→ **TASK OBJECTIVE**
Copy these lines exactly and nothing else: from the line holding "box = piece.Shape.BoundBox" to the line holding "obj.matrix_world = Matrix.Identity(4)", both lines included.

***** INPUT MATERIAL *****

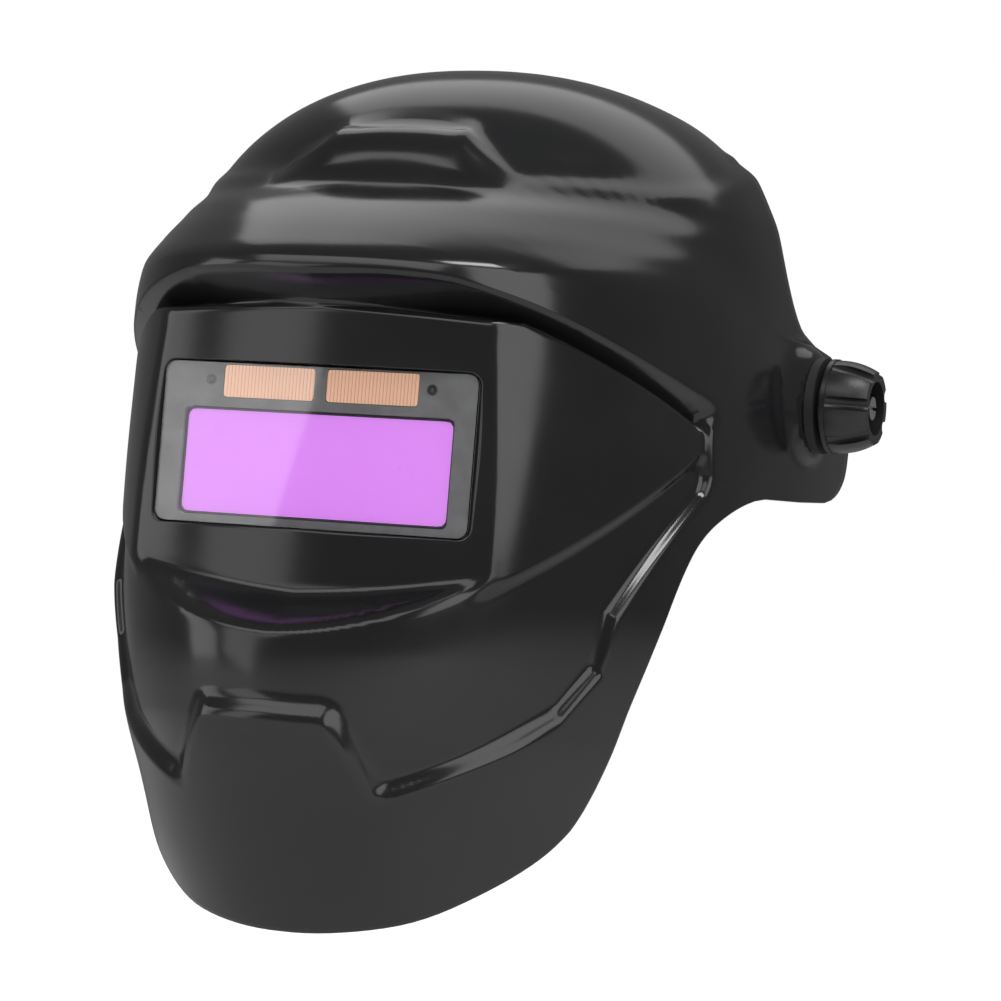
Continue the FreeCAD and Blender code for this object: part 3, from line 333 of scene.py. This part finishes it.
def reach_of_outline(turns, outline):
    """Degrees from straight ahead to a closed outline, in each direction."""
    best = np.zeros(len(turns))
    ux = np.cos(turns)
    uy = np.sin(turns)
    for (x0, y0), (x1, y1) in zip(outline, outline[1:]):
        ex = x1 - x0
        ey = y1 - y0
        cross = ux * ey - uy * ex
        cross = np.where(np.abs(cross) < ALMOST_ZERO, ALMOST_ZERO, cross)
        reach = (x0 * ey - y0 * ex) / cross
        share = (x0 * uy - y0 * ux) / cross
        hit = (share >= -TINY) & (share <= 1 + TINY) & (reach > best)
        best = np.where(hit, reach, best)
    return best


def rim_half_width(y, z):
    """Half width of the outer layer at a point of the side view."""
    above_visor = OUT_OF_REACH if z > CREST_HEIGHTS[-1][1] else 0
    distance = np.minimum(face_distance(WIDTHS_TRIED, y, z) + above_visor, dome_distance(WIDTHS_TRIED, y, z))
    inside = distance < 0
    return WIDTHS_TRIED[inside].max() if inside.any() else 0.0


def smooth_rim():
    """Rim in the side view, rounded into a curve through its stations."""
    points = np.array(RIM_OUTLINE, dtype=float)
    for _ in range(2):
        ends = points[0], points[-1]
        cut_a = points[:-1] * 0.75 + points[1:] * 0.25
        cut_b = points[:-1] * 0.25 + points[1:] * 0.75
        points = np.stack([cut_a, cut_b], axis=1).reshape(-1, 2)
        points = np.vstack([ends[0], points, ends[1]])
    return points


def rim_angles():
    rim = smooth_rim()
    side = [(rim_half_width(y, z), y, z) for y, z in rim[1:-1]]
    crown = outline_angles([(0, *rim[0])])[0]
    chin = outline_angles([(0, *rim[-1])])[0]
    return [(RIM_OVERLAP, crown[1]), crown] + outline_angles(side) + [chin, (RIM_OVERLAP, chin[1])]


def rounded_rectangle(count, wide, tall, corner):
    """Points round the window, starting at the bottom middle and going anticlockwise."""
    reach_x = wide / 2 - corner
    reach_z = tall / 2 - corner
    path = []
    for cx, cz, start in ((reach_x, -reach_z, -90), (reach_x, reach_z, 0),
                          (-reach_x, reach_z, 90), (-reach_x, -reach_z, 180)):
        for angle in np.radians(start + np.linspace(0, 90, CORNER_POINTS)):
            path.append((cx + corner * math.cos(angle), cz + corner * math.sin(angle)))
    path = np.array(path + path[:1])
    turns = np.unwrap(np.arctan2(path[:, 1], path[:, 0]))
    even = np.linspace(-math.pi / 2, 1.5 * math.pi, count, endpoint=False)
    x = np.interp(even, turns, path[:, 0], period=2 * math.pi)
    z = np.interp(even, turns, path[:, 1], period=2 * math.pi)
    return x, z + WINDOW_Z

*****
***** INPUT MATERIAL *****

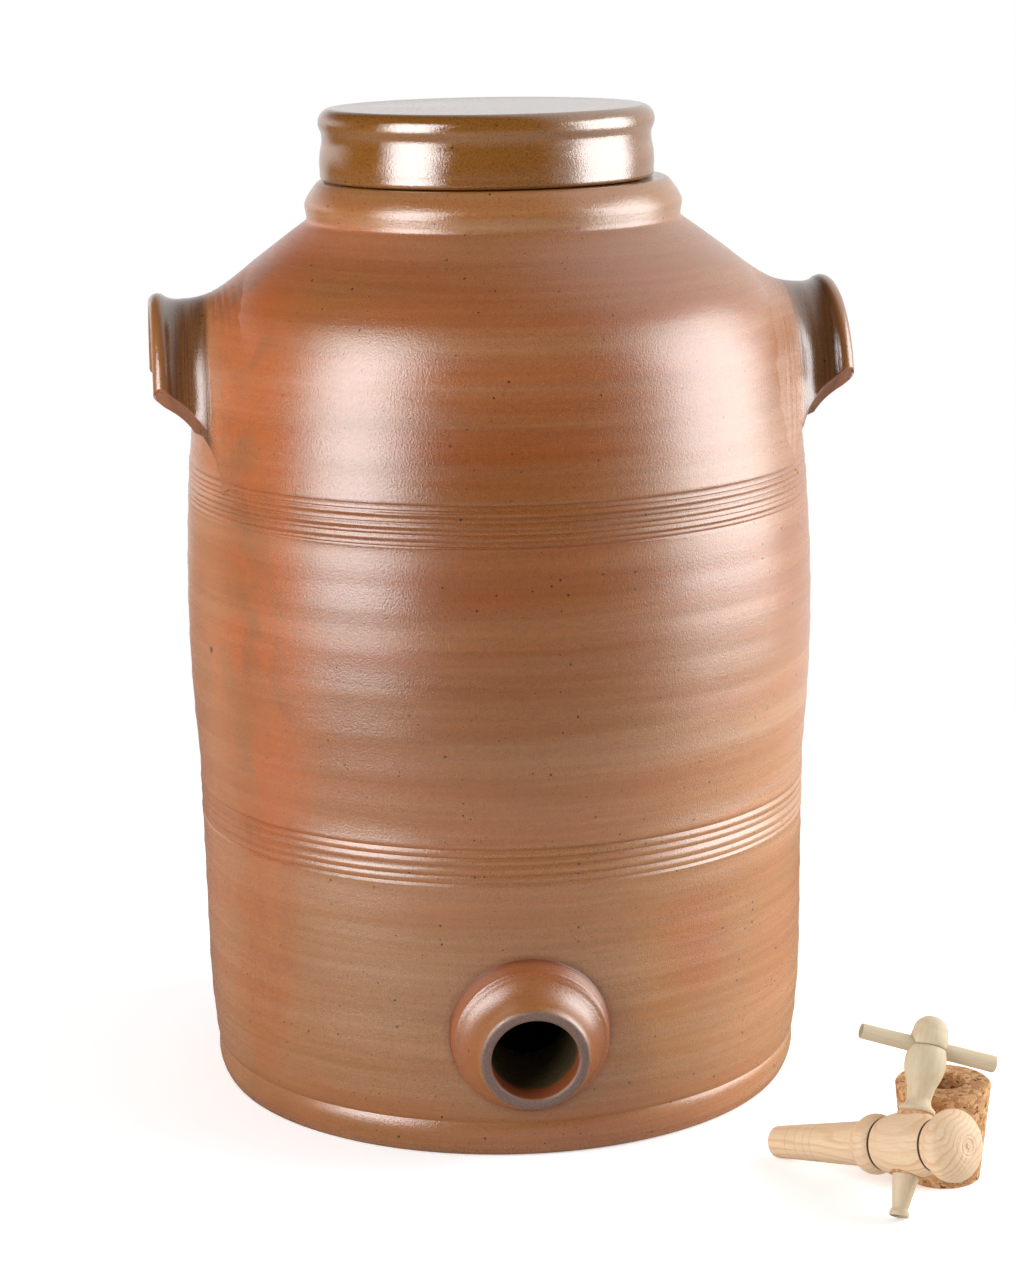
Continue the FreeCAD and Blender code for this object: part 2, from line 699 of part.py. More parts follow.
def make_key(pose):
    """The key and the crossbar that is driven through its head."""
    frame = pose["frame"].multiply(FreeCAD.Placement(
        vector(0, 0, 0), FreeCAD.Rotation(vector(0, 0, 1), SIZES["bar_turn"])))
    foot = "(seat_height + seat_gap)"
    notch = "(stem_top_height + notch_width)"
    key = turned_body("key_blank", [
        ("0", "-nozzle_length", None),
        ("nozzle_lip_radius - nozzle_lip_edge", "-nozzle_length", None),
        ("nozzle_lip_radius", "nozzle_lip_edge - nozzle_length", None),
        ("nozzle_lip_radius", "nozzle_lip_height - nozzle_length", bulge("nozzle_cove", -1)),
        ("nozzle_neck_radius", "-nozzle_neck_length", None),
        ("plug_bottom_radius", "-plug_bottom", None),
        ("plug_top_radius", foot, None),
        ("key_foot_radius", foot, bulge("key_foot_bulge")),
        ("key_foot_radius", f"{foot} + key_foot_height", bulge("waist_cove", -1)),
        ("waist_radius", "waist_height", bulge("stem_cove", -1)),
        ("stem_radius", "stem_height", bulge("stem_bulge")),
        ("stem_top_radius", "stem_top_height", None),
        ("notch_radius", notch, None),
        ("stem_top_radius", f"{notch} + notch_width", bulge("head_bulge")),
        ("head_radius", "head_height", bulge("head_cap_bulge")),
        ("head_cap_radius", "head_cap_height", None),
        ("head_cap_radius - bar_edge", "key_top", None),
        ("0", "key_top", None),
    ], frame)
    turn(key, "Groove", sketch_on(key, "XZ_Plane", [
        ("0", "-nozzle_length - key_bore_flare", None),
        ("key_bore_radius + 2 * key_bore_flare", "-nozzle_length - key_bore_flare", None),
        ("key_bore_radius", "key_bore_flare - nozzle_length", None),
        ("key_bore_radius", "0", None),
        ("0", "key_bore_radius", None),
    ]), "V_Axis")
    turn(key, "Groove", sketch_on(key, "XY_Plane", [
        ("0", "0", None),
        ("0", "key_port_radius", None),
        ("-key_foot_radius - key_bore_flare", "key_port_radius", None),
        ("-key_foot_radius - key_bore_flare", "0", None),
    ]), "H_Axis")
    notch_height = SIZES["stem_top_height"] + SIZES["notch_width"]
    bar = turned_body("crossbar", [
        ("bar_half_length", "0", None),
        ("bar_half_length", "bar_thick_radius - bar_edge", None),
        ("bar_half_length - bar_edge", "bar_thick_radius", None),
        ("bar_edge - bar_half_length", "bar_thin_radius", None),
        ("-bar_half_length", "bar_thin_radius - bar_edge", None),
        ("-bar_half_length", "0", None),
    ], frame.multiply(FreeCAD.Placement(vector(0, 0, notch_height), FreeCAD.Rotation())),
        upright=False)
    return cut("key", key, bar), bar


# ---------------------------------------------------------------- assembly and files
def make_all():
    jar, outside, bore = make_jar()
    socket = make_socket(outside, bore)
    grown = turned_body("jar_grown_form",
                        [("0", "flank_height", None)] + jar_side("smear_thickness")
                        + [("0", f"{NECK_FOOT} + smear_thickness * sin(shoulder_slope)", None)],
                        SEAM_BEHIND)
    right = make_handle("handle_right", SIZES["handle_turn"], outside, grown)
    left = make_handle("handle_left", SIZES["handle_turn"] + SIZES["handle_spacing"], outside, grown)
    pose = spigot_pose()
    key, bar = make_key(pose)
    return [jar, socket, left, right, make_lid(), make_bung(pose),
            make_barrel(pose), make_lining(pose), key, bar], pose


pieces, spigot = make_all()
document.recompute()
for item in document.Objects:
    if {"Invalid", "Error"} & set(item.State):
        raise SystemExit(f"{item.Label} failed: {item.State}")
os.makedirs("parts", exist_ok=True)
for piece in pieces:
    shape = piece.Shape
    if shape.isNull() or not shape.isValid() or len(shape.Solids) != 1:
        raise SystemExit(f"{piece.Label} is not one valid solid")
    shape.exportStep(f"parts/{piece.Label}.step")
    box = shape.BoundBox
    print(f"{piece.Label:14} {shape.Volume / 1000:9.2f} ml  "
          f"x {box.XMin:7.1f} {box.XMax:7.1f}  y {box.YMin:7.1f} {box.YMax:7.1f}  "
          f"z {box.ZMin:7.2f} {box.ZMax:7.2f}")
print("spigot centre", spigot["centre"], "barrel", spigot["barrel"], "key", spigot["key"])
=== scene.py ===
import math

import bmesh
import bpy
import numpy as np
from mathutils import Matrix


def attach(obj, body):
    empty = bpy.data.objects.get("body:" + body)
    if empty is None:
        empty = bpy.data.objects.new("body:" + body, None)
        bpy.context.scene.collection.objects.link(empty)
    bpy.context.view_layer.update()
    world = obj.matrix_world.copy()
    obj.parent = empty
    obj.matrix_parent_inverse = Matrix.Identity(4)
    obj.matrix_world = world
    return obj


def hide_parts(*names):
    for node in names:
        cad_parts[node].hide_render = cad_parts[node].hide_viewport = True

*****
***** INPUT MATERIAL *****

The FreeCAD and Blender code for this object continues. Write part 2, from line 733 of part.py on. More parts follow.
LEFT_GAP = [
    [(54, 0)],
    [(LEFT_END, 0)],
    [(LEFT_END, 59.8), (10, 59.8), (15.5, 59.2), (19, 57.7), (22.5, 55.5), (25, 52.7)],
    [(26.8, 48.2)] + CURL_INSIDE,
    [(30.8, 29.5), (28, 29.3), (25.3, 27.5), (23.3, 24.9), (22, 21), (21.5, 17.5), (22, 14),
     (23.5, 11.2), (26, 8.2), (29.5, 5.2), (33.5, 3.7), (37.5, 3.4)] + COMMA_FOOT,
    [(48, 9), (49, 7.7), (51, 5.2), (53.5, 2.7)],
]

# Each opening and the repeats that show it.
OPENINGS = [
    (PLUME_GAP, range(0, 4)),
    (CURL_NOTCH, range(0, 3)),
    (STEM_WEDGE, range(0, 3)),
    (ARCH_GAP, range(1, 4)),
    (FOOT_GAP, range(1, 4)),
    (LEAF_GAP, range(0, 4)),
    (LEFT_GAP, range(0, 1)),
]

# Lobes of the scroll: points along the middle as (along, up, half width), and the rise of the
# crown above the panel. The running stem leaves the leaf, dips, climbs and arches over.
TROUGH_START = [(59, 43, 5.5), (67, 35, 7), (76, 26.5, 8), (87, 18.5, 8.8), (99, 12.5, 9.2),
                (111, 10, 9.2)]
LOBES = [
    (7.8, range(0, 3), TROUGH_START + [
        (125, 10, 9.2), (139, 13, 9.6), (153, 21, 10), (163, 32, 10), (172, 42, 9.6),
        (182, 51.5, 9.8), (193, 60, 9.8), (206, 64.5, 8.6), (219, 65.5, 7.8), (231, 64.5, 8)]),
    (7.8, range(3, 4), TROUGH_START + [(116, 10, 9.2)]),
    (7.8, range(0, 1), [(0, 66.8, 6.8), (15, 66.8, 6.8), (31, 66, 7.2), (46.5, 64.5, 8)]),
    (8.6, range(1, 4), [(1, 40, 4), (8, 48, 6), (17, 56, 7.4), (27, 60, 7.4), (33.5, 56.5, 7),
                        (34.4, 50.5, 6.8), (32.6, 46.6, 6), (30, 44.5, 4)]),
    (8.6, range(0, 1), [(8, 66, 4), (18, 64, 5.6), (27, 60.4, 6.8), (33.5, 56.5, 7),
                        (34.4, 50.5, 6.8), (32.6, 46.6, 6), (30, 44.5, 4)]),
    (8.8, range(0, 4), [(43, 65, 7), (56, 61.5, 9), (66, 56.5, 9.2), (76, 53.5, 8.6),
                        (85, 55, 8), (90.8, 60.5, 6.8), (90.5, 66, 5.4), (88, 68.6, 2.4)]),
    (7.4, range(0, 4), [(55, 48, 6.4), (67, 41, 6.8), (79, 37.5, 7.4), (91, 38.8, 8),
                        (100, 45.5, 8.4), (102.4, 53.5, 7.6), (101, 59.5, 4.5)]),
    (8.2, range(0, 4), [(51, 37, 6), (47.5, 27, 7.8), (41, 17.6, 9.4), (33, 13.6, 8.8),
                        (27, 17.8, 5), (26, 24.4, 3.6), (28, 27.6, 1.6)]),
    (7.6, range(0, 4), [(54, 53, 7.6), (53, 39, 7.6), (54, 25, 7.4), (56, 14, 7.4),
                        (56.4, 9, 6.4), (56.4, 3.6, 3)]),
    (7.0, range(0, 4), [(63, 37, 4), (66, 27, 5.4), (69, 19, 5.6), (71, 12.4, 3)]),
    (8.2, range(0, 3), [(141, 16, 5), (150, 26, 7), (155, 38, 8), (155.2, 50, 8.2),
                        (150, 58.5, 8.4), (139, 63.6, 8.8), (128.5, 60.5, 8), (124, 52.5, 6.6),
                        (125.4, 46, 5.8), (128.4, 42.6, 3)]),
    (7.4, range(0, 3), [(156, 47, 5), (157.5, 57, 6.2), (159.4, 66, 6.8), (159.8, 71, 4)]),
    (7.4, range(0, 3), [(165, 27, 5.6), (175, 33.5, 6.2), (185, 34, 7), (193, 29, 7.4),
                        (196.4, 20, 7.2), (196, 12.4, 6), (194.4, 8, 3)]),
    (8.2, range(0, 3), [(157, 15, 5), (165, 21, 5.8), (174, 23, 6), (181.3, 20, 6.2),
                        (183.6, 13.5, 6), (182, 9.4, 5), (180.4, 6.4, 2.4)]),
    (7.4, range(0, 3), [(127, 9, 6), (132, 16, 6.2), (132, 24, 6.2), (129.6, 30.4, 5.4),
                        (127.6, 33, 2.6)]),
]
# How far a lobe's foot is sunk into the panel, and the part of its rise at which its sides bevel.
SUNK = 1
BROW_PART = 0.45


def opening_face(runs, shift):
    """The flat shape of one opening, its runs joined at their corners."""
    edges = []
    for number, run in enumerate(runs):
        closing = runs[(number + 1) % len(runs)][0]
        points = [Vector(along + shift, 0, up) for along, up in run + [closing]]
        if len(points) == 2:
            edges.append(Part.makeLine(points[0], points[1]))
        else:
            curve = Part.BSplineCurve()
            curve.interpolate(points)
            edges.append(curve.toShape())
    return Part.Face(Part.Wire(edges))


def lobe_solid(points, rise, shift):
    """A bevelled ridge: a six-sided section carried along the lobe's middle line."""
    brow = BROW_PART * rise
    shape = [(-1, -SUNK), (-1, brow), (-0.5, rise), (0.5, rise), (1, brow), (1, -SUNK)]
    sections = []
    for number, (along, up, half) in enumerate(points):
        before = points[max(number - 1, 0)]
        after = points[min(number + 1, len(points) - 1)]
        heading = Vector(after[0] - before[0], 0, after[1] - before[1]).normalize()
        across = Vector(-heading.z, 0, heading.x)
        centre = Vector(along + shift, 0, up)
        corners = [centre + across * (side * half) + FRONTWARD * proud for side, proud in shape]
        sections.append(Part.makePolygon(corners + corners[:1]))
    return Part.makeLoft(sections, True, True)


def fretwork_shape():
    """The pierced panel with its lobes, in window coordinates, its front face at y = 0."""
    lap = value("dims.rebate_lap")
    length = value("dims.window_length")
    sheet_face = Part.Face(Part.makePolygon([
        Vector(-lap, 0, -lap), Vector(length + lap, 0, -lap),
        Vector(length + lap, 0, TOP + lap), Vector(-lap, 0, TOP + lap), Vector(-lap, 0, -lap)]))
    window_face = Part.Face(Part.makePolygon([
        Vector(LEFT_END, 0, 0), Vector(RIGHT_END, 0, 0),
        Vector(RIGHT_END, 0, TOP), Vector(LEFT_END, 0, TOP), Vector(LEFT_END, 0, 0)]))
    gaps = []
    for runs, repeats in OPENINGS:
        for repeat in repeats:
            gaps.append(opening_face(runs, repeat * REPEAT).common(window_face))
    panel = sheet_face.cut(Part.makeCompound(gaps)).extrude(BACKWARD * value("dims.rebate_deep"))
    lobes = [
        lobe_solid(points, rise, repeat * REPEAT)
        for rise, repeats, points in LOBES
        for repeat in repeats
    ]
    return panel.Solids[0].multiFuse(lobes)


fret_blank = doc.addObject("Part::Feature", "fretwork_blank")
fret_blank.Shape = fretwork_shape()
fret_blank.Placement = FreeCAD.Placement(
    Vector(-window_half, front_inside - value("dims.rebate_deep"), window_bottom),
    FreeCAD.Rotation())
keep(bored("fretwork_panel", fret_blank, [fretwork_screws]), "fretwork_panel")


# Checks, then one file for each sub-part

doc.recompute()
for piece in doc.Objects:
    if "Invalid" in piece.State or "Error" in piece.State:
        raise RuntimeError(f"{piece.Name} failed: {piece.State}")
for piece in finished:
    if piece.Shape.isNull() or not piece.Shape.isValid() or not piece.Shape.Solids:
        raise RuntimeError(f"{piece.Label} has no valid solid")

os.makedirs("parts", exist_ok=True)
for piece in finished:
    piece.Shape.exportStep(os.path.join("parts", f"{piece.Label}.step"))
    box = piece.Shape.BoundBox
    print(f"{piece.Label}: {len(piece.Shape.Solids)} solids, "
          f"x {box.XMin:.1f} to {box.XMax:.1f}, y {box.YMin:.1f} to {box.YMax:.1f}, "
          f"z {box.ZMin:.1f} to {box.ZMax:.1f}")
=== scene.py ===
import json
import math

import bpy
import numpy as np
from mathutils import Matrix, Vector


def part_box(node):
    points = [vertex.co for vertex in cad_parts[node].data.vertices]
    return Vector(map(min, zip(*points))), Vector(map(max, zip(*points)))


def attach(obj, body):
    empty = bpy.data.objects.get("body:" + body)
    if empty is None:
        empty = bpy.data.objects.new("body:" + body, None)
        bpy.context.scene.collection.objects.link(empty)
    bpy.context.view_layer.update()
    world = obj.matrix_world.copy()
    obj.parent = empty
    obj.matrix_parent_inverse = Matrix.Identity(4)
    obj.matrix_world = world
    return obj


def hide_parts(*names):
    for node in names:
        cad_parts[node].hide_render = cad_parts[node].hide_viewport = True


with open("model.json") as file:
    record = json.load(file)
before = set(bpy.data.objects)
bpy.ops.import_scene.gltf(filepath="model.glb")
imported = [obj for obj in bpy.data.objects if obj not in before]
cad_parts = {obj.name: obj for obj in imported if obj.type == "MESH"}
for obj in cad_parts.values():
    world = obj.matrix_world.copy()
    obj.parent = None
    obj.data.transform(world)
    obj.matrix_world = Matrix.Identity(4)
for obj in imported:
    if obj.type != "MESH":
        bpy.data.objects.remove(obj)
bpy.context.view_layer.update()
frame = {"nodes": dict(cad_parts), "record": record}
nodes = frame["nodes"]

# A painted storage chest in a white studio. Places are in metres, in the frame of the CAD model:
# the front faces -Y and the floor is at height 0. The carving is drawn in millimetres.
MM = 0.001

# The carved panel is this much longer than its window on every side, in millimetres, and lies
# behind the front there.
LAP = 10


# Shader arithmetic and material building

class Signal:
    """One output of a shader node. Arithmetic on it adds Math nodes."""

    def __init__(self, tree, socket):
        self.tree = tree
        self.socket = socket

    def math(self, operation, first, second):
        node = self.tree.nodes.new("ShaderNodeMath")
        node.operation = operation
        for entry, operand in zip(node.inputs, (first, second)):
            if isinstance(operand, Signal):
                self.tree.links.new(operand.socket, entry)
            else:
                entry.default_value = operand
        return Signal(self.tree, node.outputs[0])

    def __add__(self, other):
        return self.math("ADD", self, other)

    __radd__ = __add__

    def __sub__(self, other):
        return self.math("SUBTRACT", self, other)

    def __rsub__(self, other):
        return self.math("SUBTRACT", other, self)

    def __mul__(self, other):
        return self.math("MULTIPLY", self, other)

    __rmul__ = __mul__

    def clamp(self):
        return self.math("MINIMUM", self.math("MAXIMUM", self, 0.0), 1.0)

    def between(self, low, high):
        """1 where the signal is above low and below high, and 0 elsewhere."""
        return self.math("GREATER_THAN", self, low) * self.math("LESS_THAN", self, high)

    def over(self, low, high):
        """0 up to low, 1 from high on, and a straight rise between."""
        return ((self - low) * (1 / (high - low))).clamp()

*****

→ **RESULT**
    box = piece.Shape.BoundBox
    print(f"{piece.Label}: {len(piece.Shape.Solids)} solids, "
          f"x {box.XMin:.1f} to {box.XMax:.1f}, y {box.YMin:.1f} to {box.YMax:.1f}, "
          f"z {box.ZMin:.1f} to {box.ZMax:.1f}")
=== scene.py ===
import json
import math

import bpy
import numpy as np
from mathutils import Matrix, Vector


def part_box(node):
    points = [vertex.co for vertex in cad_parts[node].data.vertices]
    return Vector(map(min, zip(*points))), Vector(map(max, zip(*points)))


def attach(obj, body):
    empty = bpy.data.objects.get("body:" + body)
    if empty is None:
        empty = bpy.data.objects.new("body:" + body, None)
        bpy.context.scene.collection.objects.link(empty)
    bpy.context.view_layer.update()
    world = obj.matrix_world.copy()
    obj.parent = empty
    obj.matrix_parent_inverse = Matrix.Identity(4)
    obj.matrix_world = world
    return obj


def hide_parts(*names):
    for node in names:
        cad_parts[node].hide_render = cad_parts[node].hide_viewport = True


with open("model.json") as file:
    record = json.load(file)
before = set(bpy.data.objects)
bpy.ops.import_scene.gltf(filepath="model.glb")
imported = [obj for obj in bpy.data.objects if obj not in before]
cad_parts = {obj.name: obj for obj in imported if obj.type == "MESH"}
for obj in cad_parts.values():
    world = obj.matrix_world.copy()
    obj.parent = None
    obj.data.transform(world)
    obj.matrix_world = Matrix.Identity(4)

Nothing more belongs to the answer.